Сродни Власу Маковкину и Петя Кулёмин из повести «Десять приключений Петуха». Как и Влас, Петя любит быть в центре внимания и достигает этого не всегда лучшим способом.
Однако у обоих немало и привлекательного. Ребята эти – фантазёры и выдумщики. Они самолюбивы. А если самолюбие правильно направить, оно может стать возбудителем воли, целеустремлённости. В героях Разумневича бьётся та «творческая жилка», без которой не делаются открытия, не создаётся новое. И думается, этими своими сторонами и Влас и Петя дороги их автору. И не самих этих ребят высмеивает Разумневич в своих повестях, а то дурное, нелепое в их поведении, с чем герои, если внимательно поглядят на себя, и сами смогут справиться.

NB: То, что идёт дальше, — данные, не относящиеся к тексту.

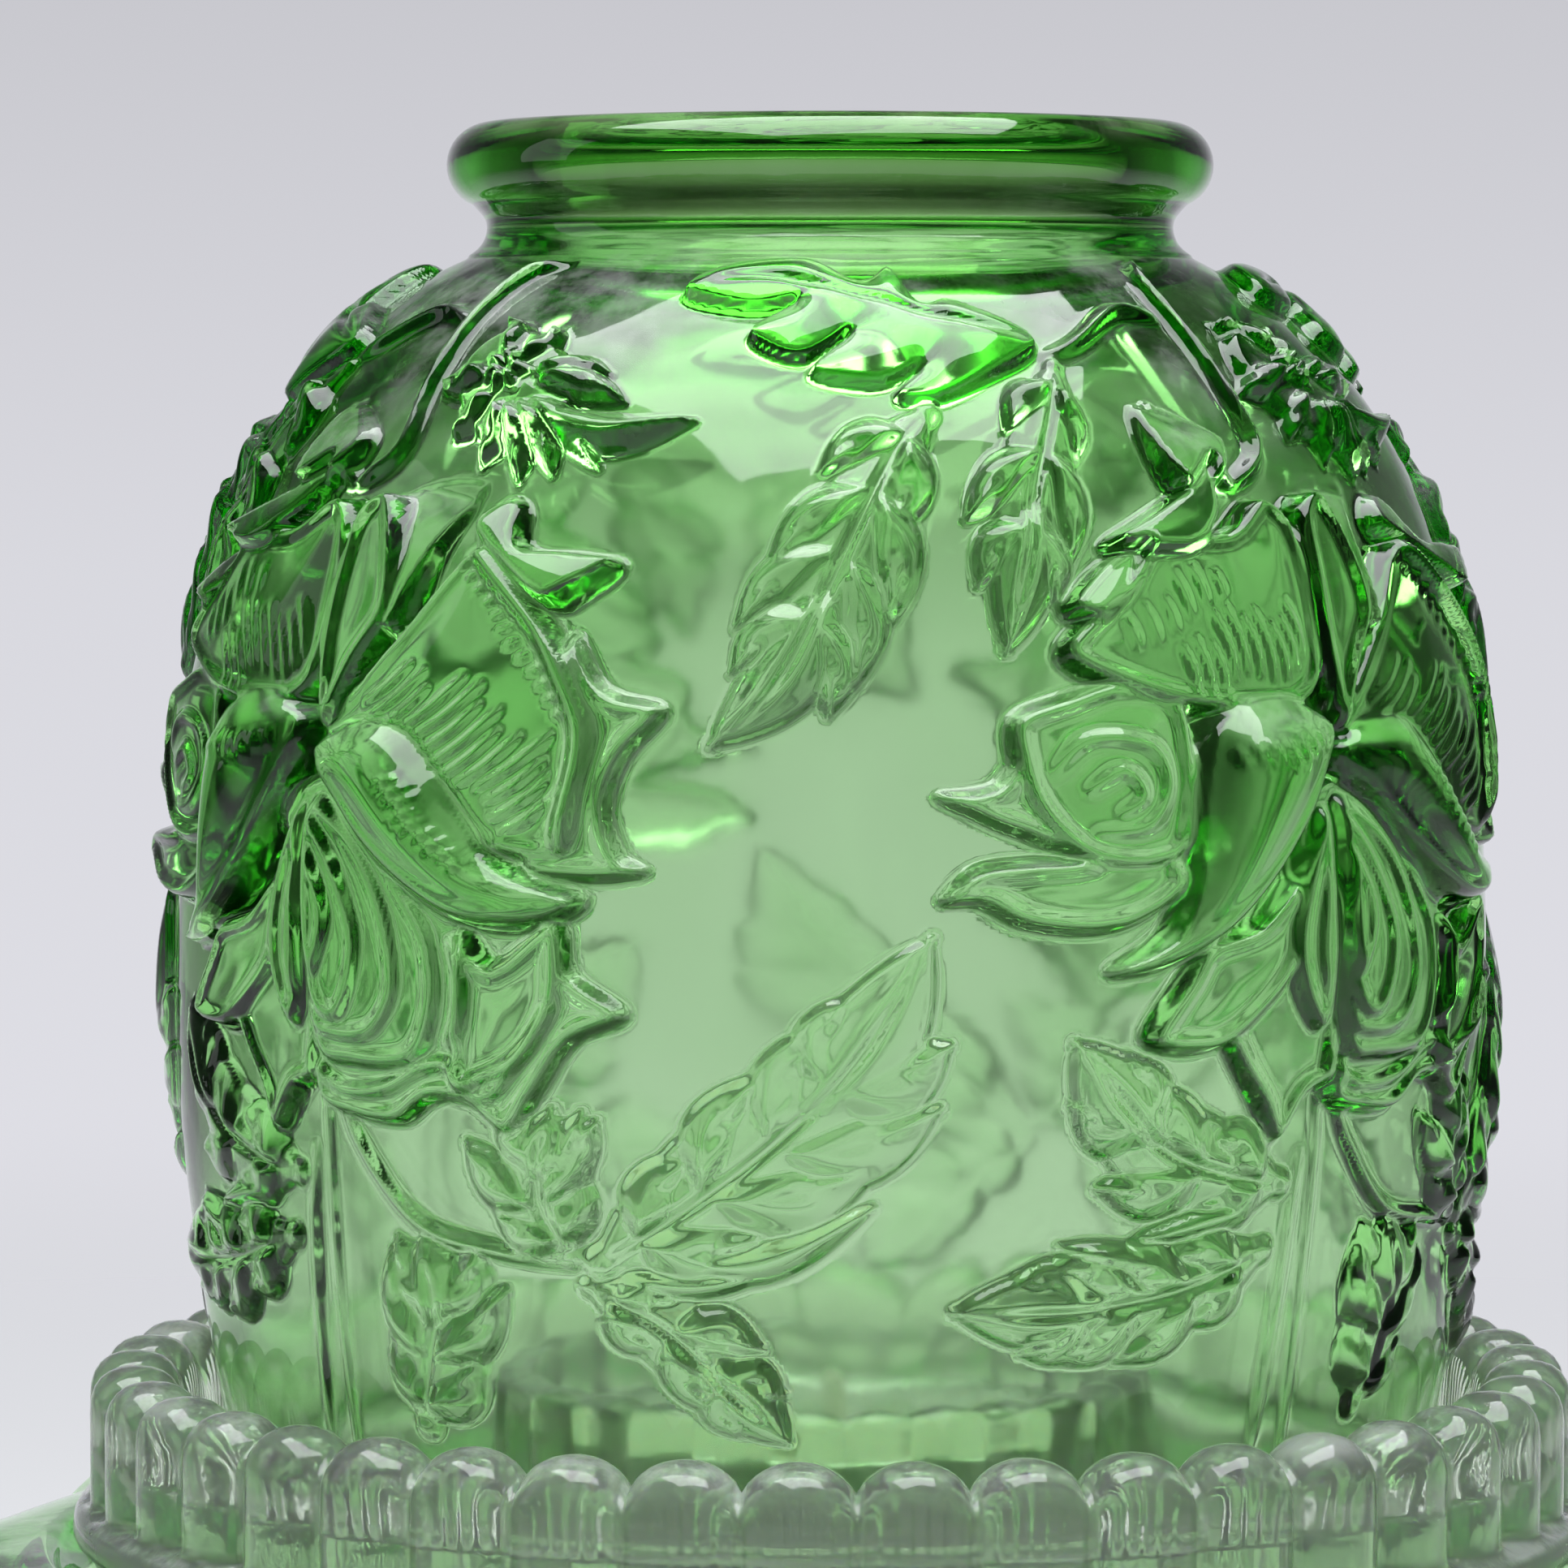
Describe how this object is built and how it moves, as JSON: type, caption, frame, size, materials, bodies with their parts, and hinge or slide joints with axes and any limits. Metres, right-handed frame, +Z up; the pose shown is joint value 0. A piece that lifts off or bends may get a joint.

Но конечно, самые большие симпатии вызовут у вас юные герои повести «Пароль „Стрекоза“», чья неуёмная энергия обращена на дела, нужные всему обществу, требующие не только смекалки, но и мужества. То, что Разумневич – весёлый писатель, а «Пароль „Стрекоза“» имеет немало весёлых страниц, вовсе не мешает писателю сказать в этой повести также о вещах драматических и серьёзных, осудить людей, для которых собственная выгода превыше всего.
Владимир Разумневич умеет создавать увлекательные, волнующие, яркие книжки. Книжки героические и смешные, серьёзные и грустные. Потому что в жизни, как в солнечной радуге, множество разных цветов, и человек, вырастая, готовясь к самостоятельности, должен знать: его ждёт не только беззаботная радость, но и нелёгкий труд, не только счастливые обретения, но и горькие потери, без которых, впрочем, и радость не является полной и настоящего счастья не бывает.